We’ll look to get out there and undertake more drilling over time but also, during that process, complete various environmental, economic and other trade-off studies to deliver an initial scoping study on Tardiff by the end of the year. This is kind-of an introduction into disseminating a publicly distributed economic study later in the year.

Thereafter, we’d look to advance that in terms of understanding the asset more. I expect that drilling will continue because there’s a fair bit of potential that still hasn’t been fully targeted for our geological team. We’d like to engage with our stakeholders through that process to let them know what we’re doing, and then put out a plan in terms of what the project could look like in the future, and then start to assess what the feelings are around it, but also engage in terms of environmental baseline work.

So a few components: re-engage investment in drilling and drilling exploration on a seasonal basis, undertake an economic study at the end of the year, engage with our stakeholders certainly more to translate what the actual longer-term conservative plan is to engage in the project, to look at the potential to move this into production over the longer term.

That’s kind-of the plan – very conventional, very consistent with the larger operations that are in production currently. There’s no need to run into something very fast. We need to take a measured approach to what we’re doing so we can undertake every step consciously and tick the boxes that we need to tick. No surprises is where we want to be.

When you talk about a measured approach, what does that mean in terms of timeframe, when you set expectations for your average Northwest Territories resident about when this might be a mine?

This would be several years from now, for sure.
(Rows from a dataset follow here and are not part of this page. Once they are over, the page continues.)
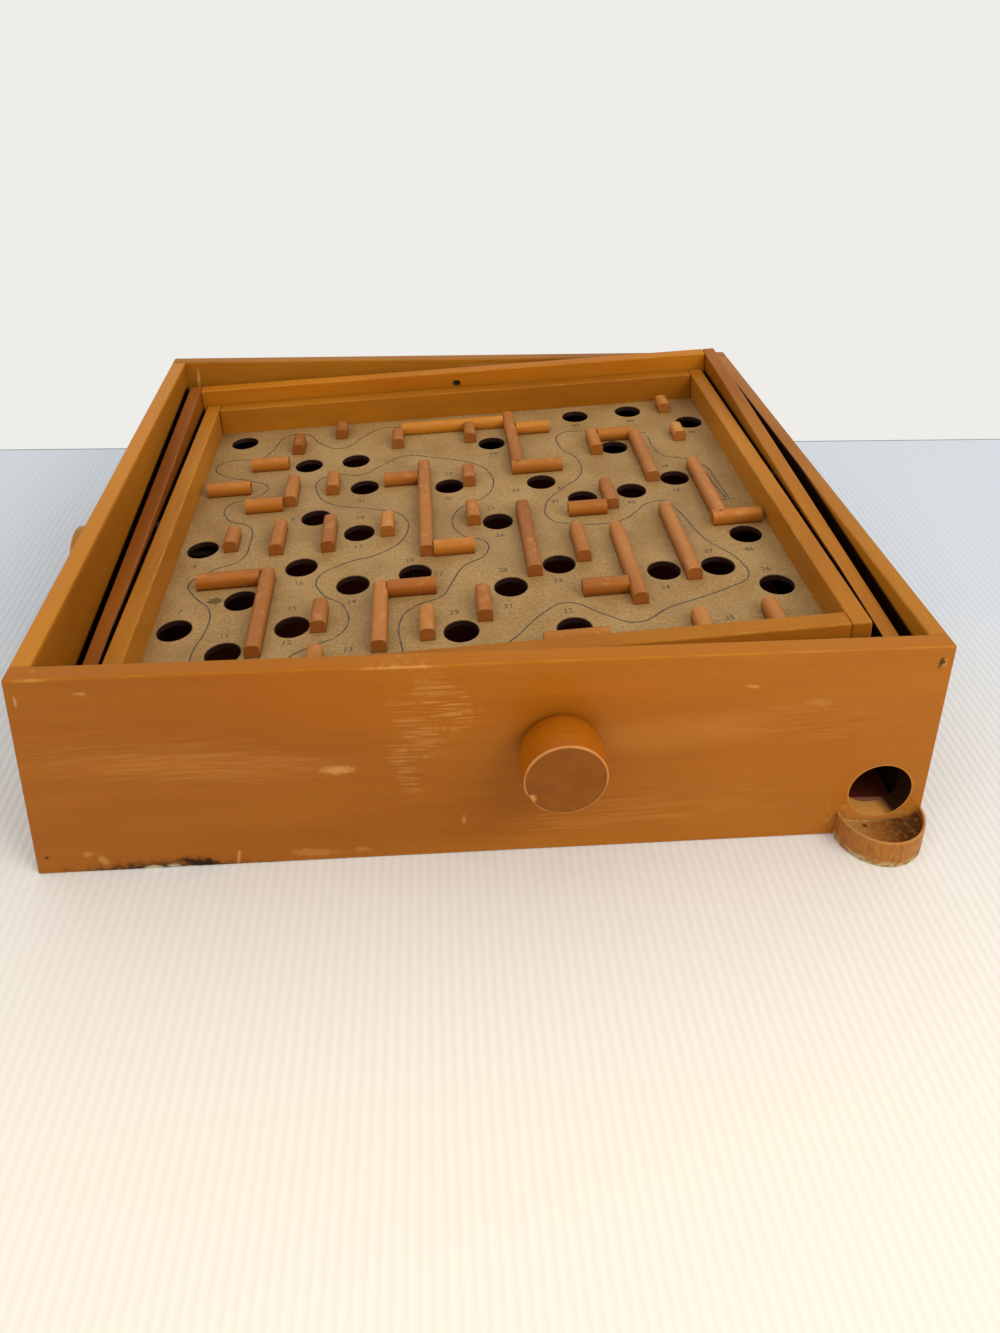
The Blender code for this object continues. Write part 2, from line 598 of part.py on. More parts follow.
def below(frame, right, back, drop, hang):
    """A point hanging under a frame's underside, given in the datum's frame."""
    bpy.context.view_layer.update()
    to_datum = datum.matrix_world.inverted() @ frame.matrix_world
    return to_datum @ Vector((right, back, -drop)) - Vector((0.0, 0.0, hang))


def frame_cords():
    """Cords from the front shaft to the outer frame, and from the side shaft to the inner frame."""
    slack = CORD_RADIUS + SEAT_GAP
    spring_slack = SPRING_RADIUS + 2 * SEAT_GAP
    line = -ring_half_depth + FRONT_CORD_LINE_INSET
    height = front_shaft_height - TURNS_RADIUS - slack
    left_tie, right_tie = FRONT_TIE_INSET_LEFT - ring_half_width, ring_half_width - FRONT_TIE_INSET_RIGHT
    ties = (below(ring_axis, left_tie, line, RING_BELOW_AXIS, slack + SEAT_GAP),
            below(ring_axis, right_tie, line, RING_BELOW_AXIS, spring_slack))
    starts = [Vector((FRONT_KNOB_RIGHT, tie.y, height)) for tie in ties]
    cords_between("front", starts, ties, ("left", "right"))
    tie_row = inner_half_depth - SIDE_TIE_INSET
    height = side_shaft_height + TURNS_RADIUS + slack
    ties = (below(board_axis, -SIDE_TURNS_LEFT, -tie_row, INNER_BELOW_AXIS, slack + SEAT_GAP),
            below(board_axis, -SIDE_TURNS_LEFT, tie_row, INNER_BELOW_AXIS, spring_slack))
    starts = [Vector((tie.x, SIDE_KNOB_BACK, height)) for tie in ties]
    cords_between("side", starts, ties, ("front", "back"))


panels = case_panels()
pivot_pins(panels)
ring_rails = outer_frame()
inner_rails = inner_frame()
tilt_pins(ring_rails, inner_rails)
maze_walls()
maze_board()
return_floor(panels)
ball_cup()
front_drive(panels)
side_drive(panels)
frame_cords()
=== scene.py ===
"""Looks of the tilt maze game: its wood, board, bars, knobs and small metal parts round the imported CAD.

Metres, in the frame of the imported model. Lengths named *_mm and *_px are in those units.
"""
import json
import math

import bmesh
import bpy
from mathutils import Matrix, Vector


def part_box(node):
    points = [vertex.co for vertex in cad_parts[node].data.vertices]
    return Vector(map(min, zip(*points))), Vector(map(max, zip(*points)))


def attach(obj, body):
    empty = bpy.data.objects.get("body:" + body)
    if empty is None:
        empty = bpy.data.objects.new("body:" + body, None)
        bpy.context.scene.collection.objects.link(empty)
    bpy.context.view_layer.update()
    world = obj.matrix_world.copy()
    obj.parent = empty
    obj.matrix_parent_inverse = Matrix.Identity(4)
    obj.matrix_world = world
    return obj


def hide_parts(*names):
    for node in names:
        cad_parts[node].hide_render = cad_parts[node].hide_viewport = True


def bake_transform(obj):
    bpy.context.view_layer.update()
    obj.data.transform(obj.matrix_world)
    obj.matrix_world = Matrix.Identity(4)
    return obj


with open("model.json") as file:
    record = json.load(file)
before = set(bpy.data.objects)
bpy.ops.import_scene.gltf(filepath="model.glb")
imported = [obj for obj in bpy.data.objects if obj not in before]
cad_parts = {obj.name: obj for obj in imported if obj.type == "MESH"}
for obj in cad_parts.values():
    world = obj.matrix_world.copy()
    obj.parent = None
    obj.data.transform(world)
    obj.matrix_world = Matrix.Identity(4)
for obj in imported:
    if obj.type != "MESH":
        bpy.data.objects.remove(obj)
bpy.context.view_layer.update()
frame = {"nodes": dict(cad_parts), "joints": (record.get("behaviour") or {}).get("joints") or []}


# Case: four boards of pale softwood, planed and varnished, butted at the corners and pinned through the
# front and back boards into the ends of the side boards. Old varnish has gone honey orange, and the
# top edges are rubbed. The front board is drilled for the outlet and for the knob's shaft.
MM = 0.001
# It stands about a middle line that is off the origin, because the two knobs count in the game's size
case_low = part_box("front_panel")[0]
case_high = Vector((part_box("front_panel")[1].x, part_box("back_panel")[1].y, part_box("front_panel")[1].z))
case_middle = Vector(((case_low.x + case_high.x) / 2, (case_low.y + case_high.y) / 2, 0.0))
panel_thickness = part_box("front_panel")[1].y - case_low.y
joints = {joint["name"]: joint for joint in frame["joints"]}
BOARD_TILT_DEG = -3.2


def frame_at(origin, right, back):
    """A frame with its X and Y along two directions that stand square to each other."""
    turn = Matrix((right, back, right.cross(back))).transposed()
    return Matrix.Translation(origin) @ turn.to_4x4()


case_frame = Matrix.Translation(case_middle)
ring_frame = frame_at(Vector(joints["outer_tilt"]["pos_m"]),
                      Vector(joints["inner_tilt"]["axis"]).normalized(),
                      Vector(joints["outer_tilt"]["axis"]).normalized())
board_frame = ring_frame @ Matrix.Rotation(math.radians(BOARD_TILT_DEG), 4, "X")


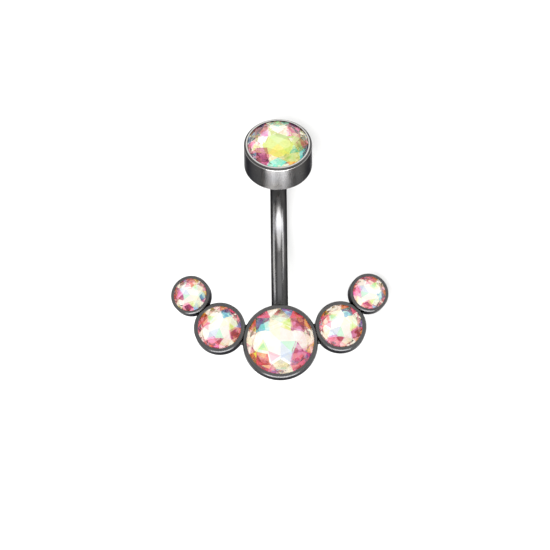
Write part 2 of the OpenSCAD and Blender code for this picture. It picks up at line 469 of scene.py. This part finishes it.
def add_node(tree, kind, settings=None, **inputs):
    """One node with its settings. Each input is a value or a socket, named or, as _6, by its number.

    A _ inside the name of an input stands for a space.
    """
    node = tree.nodes.new(kind)
    for key, value in (settings or {}).items():
        setattr(node, key, value)
    for key, value in inputs.items():
        socket = node.inputs[int(key[1:])] if key[1:].isdigit() else node.inputs[key.replace("_", " ")]
        if isinstance(value, bpy.types.NodeSocket):
            tree.links.new(value, socket)
        else:
            socket.default_value = value
    return node


def film_plated_steel(name, cool, warm):
    """Stainless steel turned on a lathe, polished, and plated with a dark vapour-deposited film.

    The film gives a dark grey mirror that stays dark seen edge-on. Faint rings are left by turning,
    and the film's thickness drifts between a cool and a warm grey. It is thinner where edges rub
    (WORN). On the top cup, the lip pressed over the stone is painted as light plain steel at the top
    level, partly burnishing and partly a painted highlight, and the line where the bevel meets the wall
    is painted half way to it, as a painted highlight.
    """
    rubbed = linear("#747374")
    # Light plain steel for the top cup's rim and bevel line: partly burnishing, partly painted highlight
    bare_steel_highlight = linear("#c4c2bf")
    turning_pitch = 0.05
    material, tree = new_material(name)
    grain = add_node(tree, "ShaderNodeAttribute", {"attribute_name": "grain"}).outputs["Vector"]
    wear_and_highlight = add_node(tree, "ShaderNodeAttribute", {"attribute_name": "worn_edge"}).outputs["Fac"]
    place = add_node(tree, "ShaderNodeTexCoord").outputs["Object"]
    # Film clouds about 2 mm wide
    clouds = add_node(tree, "ShaderNodeTexNoise", Vector=place, Scale=per_metre(2.0), Detail=3.0)
    warmth = add_node(
        tree, "ShaderNodeMapRange", Value=clouds.outputs["Fac"], From_Min=0.35, From_Max=0.65
    ).outputs["Result"]
    film = add_node(
        tree, "ShaderNodeMix", {"data_type": "RGBA"}, Factor=warmth, _6=linear(cool), _7=linear(warm)
    ).outputs[2]
    # Rubbed spots about 0.3 mm long along the edges
    spots = add_node(tree, "ShaderNodeTexNoise", Vector=place, Scale=per_metre(0.303), Detail=2.0)
    rub = add_node(
        tree, "ShaderNodeMath", {"operation": "MULTIPLY"}, _0=spots.outputs["Fac"], _1=wear_and_highlight
    ).outputs[0]
    colour = add_node(
        tree, "ShaderNodeMix", {"data_type": "RGBA"}, Factor=rub, _6=film, _7=rubbed
    ).outputs[2]
    # Painted highlight: above the wear level the colour turns towards the light plain steel
    bare_and_highlight_share = add_node(
        tree, "ShaderNodeMapRange", Value=wear_and_highlight, From_Min=WORN, From_Max=BARE_AND_HIGHLIGHT
    ).outputs["Result"]
    colour = add_node(
        tree, "ShaderNodeMix", {"data_type": "RGBA"}, Factor=bare_and_highlight_share, _6=colour, _7=bare_steel_highlight
    ).outputs[2]
    # Turning rings 0.05 mm apart, drawn out along the grain that runs round the piece
    stretch = add_node(tree, "ShaderNodeMapping", Vector=grain, Scale=(0.15, 0.15, 1 / turning_pitch))
    rings = add_node(
        tree, "ShaderNodeTexNoise", Vector=stretch.outputs["Vector"], Scale=1.0, Detail=4.0
    ).outputs["Fac"]
    bump = add_node(tree, "ShaderNodeBump", Height=rings, Strength=0.08, Distance=0.02 * MM)
    # Smears about 0.9 mm wide where the polish is duller
    smears = add_node(tree, "ShaderNodeTexNoise", Vector=place, Scale=per_metre(0.909), Detail=4.0)
    rough = add_node(
        tree, "ShaderNodeMapRange", Value=smears.outputs["Fac"],
        From_Min=0.3, From_Max=0.7, To_Min=0.2, To_Max=0.28,
    ).outputs["Result"]
    shader = add_node(
        tree, "ShaderNodeBsdfPrincipled", Base_Color=colour, Metallic=1.0, Roughness=rough,
        Normal=bump.outputs["Normal"], Specular_Tint=(0.3, 0.3, 0.31, 1.0),
    )
    add_node(tree, "ShaderNodeOutputMaterial", Surface=shader.outputs["BSDF"])
    return material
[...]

Mining, as we’ve seen as the recent past, is not easy. There are lots of factors that come into play that are also outside the mining industry in terms of commodity price, price inflation.

Our aim is to first, in a measured approach, determine what we have, how best to mine it, process it and where to process it, and how the trade-offs work in terms of where those components are examined within the Territories. This may take a bit of time and we want to be able to do it well.

Doing it well is a measure to de-risk the outcome, and de-risking the outcome is the main thing – control what you can control in a mining sense. This is a multi-year phase, we’re several years out and we have to undertake each step in a measured way, particularly on all the facets: community engagement, project economics and characterization, environmental concurrent work. All of these components are consistent with conservative, measured approaches for moving projects through the development stages into production.